Asher kind of surprisingly flashed some goods during a stretch earlier this year, but is out. Appel is hurt. Velasquez is hurt. But Eflin's stuff still looks good, despite being beaten around by a beefy Blue Jays lineup. Nobody is pushing Jake Thompson up out of panic. Ricardo Pinto lurks. So does Franklyn Kilome.

Aaron Nola looks like everything we expected when he was drafted and on the high side of the range. He's for real. Jerad Eickoff struggled but seems to be adjusting. Velasquez has been fun to watch, and maybe there's some concern about how deep he goes into games, but that's a Major League pitcher. Hector Neris and Jeanmar Gomez have been really unexpected (to me) bonuses. While Neris has struggled, he's shown he can get people out.

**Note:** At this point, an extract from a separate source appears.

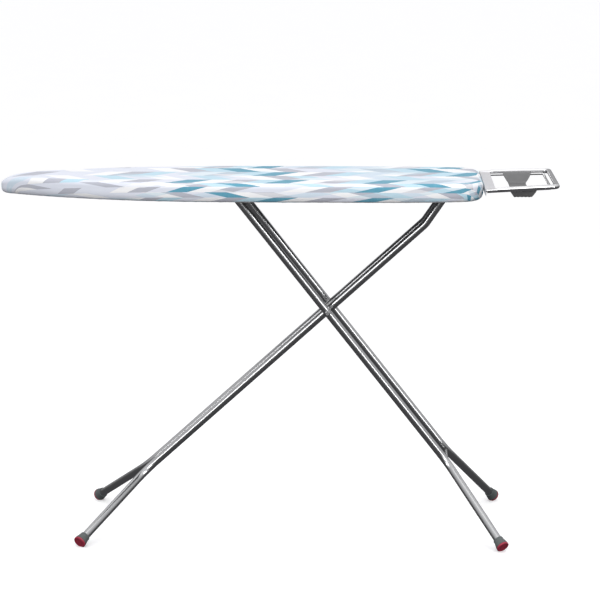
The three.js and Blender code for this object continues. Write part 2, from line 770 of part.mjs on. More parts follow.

Looking at those regrettable Fangraphs charts of players and terrible numbers -- how many of them getting lots of innings will be replaced in the next year by inexpensive players already in this organization who have much more talent and much more upside? It's probably already happened with Ryan Howard, and if Joseph falters, there's Hoskins to push him pretty soon. It's getting to be like that all over the organization -- there are decent players with more decent players behind them to push them, especially in the outfield and the starting rotation.

Importantly, to this mix of pretty good raw material, the Phillies have the flexibility to begin to think about adding pieces from outside the organization either by trading parts like Galvis, Jeremy Hellickson, Andres Blanco and eating bad money in return or by jumping into the free agent market over the offseason to get an elite player or to fill spots where there may be less likelihood of finding a solid option internally. Given MacPhail's general preferences, I would think they'd look for a bat rather than a pitcher, which he tends to want to grow rather than buy.

Yes, this is a bad team. It's playing terribly right now. We expected it. The best part about it is that the Phillies have not panicked and tried to stop the bleeding by hurrying the young 'uns. The Reading affiliate is dominating the Eastern League. Hopefully in a year or so we'll start to see that paying off in Philadelphia.